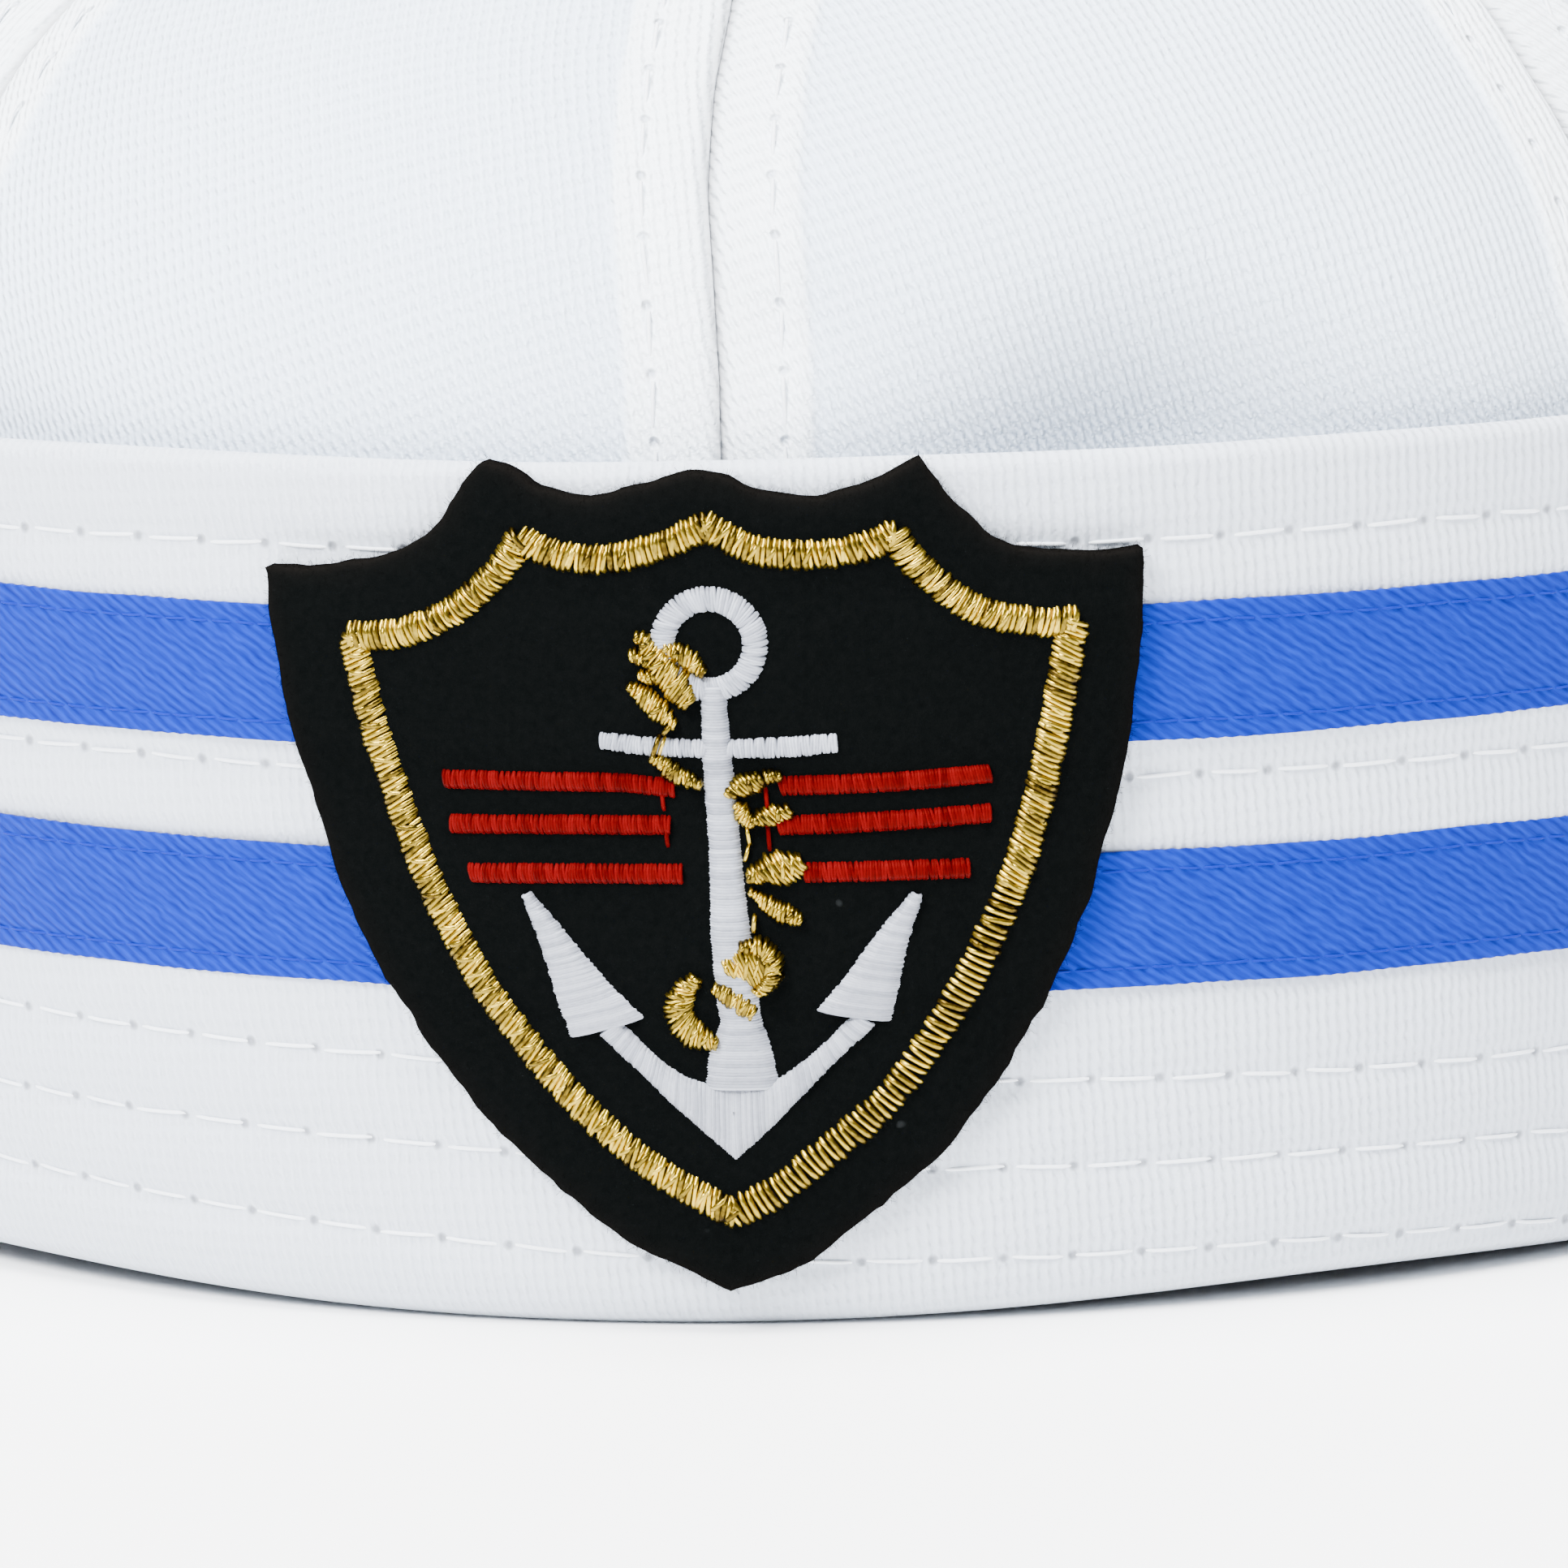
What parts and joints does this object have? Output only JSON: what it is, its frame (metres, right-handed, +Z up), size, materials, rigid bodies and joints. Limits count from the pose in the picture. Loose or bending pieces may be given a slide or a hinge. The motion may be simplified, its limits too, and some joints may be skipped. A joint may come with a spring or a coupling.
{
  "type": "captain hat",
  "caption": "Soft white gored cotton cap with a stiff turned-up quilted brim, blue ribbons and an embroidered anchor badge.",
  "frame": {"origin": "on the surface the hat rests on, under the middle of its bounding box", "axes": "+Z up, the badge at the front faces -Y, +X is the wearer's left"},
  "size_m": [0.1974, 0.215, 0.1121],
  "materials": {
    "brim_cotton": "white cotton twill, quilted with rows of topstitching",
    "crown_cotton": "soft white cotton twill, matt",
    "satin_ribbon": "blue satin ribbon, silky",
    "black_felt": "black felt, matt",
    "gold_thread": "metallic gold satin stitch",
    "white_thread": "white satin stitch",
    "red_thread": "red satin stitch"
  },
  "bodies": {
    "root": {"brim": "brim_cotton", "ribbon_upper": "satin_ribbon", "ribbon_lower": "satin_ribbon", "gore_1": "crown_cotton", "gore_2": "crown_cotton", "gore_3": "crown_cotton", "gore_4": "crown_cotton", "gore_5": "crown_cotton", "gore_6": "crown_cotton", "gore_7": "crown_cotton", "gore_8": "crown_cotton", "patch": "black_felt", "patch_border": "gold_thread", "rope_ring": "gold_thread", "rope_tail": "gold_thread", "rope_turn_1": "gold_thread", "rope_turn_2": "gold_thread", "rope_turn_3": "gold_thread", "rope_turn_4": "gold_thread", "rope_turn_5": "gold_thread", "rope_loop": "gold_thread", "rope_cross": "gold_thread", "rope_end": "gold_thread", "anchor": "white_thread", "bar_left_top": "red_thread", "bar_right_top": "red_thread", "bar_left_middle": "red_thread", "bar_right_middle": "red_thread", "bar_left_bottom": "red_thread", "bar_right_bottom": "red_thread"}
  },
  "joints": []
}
^^^^^^^^^^^^^^^^
**Goal:**
Return what is listed above, exactly and completely.

**Expected answer:**
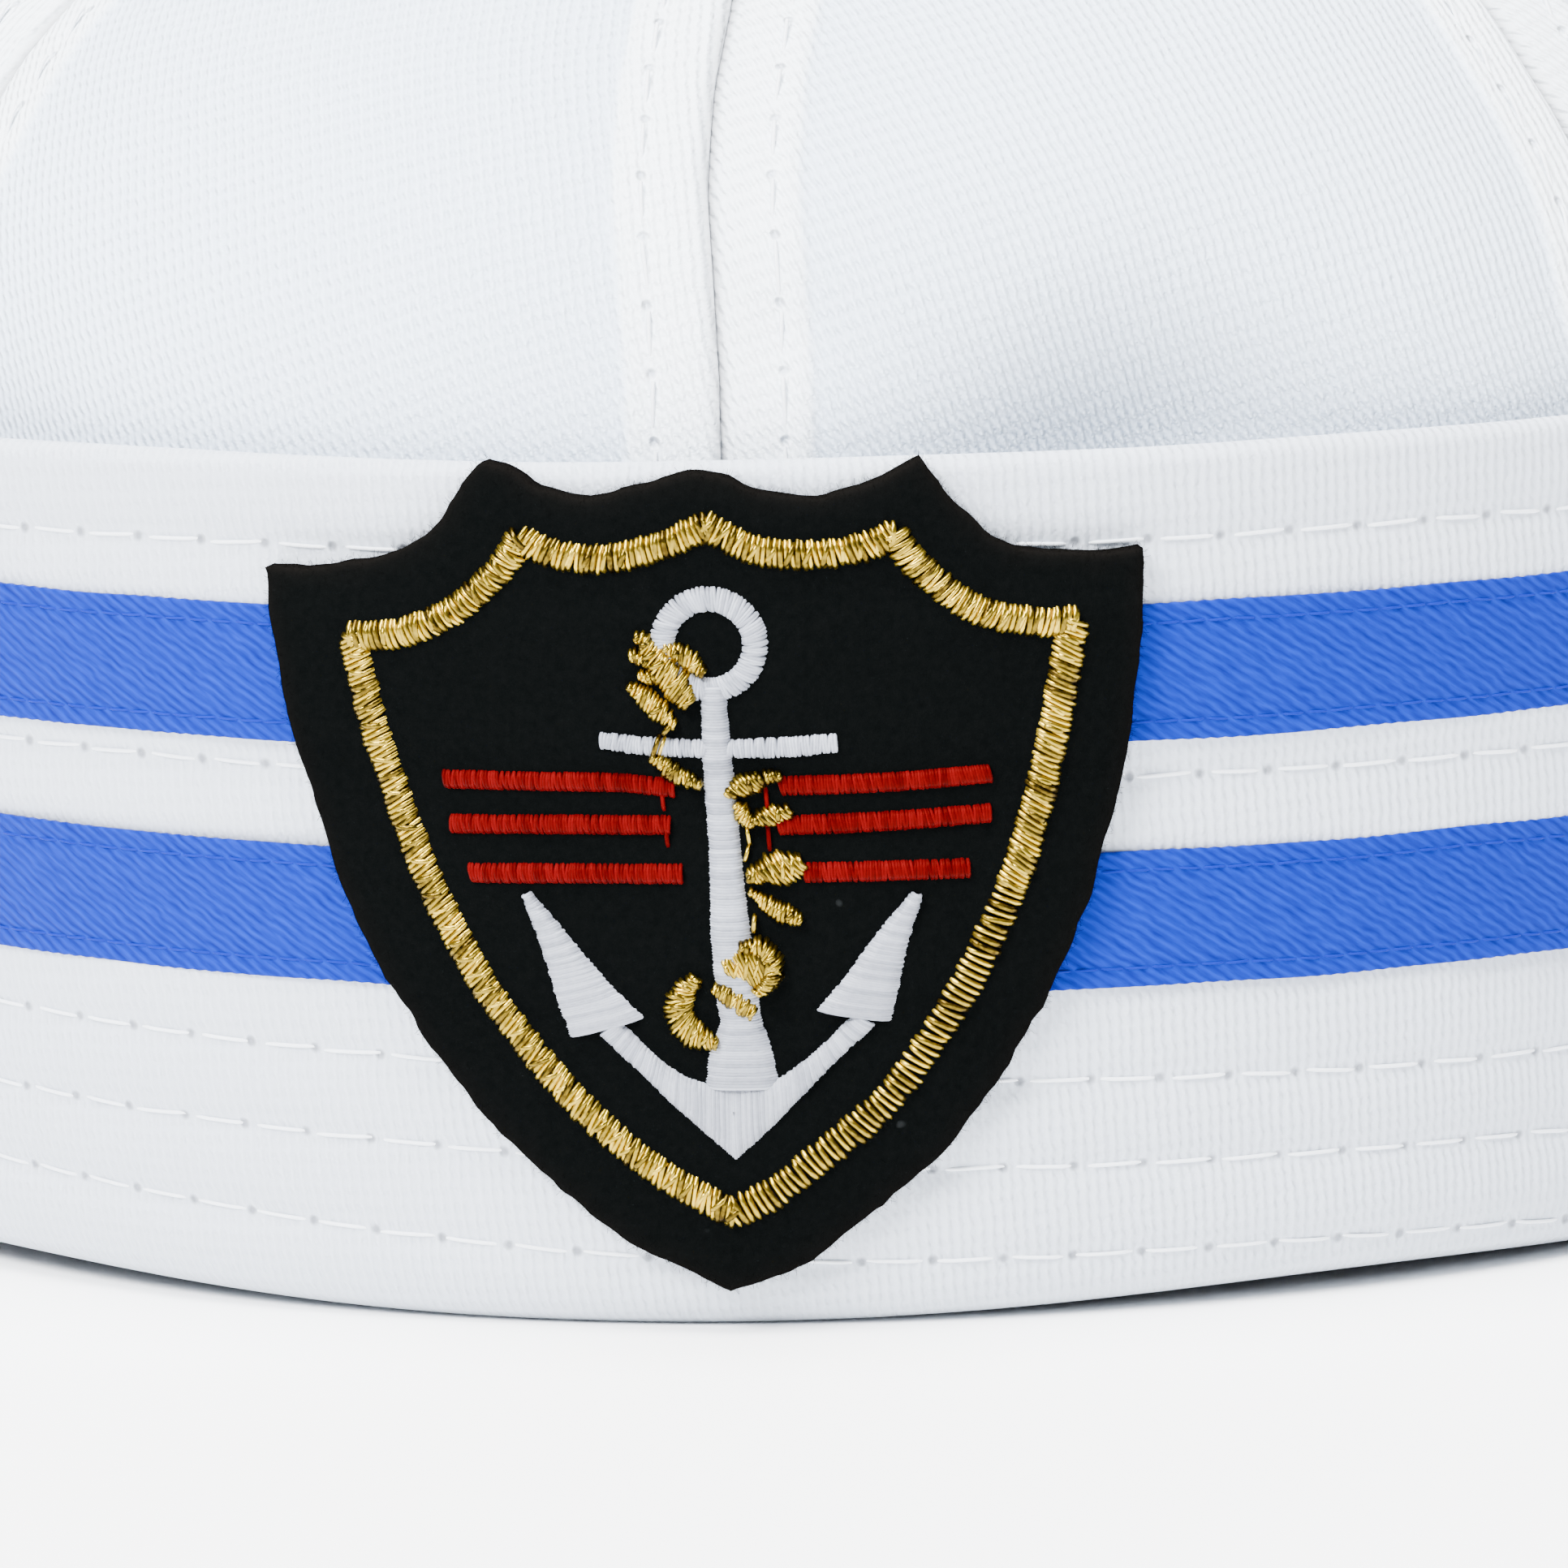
What parts and joints does this object have? Output only JSON: what it is, its frame (metres, right-handed, +Z up), size, materials, rigid bodies and joints. Limits count from the pose in the picture. Loose or bending pieces may be given a slide or a hinge. The motion may be simplified, its limits too, and some joints may be skipped. A joint may come with a spring or a coupling.
{
  "type": "captain hat",
  "caption": "Soft white gored cotton cap with a stiff turned-up quilted brim, blue ribbons and an embroidered anchor badge.",
  "frame": {"origin": "on the surface the hat rests on, under the middle of its bounding box", "axes": "+Z up, the badge at the front faces -Y, +X is the wearer's left"},
  "size_m": [0.1974, 0.215, 0.1121],
  "materials": {
    "brim_cotton": "white cotton twill, quilted with rows of topstitching",
    "crown_cotton": "soft white cotton twill, matt",
    "satin_ribbon": "blue satin ribbon, silky",
    "black_felt": "black felt, matt",
    "gold_thread": "metallic gold satin stitch",
    "white_thread": "white satin stitch",
    "red_thread": "red satin stitch"
  },
  "bodies": {
    "root": {"brim": "brim_cotton", "ribbon_upper": "satin_ribbon", "ribbon_lower": "satin_ribbon", "gore_1": "crown_cotton", "gore_2": "crown_cotton", "gore_3": "crown_cotton", "gore_4": "crown_cotton", "gore_5": "crown_cotton", "gore_6": "crown_cotton", "gore_7": "crown_cotton", "gore_8": "crown_cotton", "patch": "black_felt", "patch_border": "gold_thread", "rope_ring": "gold_thread", "rope_tail": "gold_thread", "rope_turn_1": "gold_thread", "rope_turn_2": "gold_thread", "rope_turn_3": "gold_thread", "rope_turn_4": "gold_thread", "rope_turn_5": "gold_thread", "rope_loop": "gold_thread", "rope_cross": "gold_thread", "rope_end": "gold_thread", "anchor": "white_thread", "bar_left_top": "red_thread", "bar_right_top": "red_thread", "bar_left_middle": "red_thread", "bar_right_middle": "red_thread", "bar_left_bottom": "red_thread", "bar_right_bottom": "red_thread"}
  },
  "joints": []
}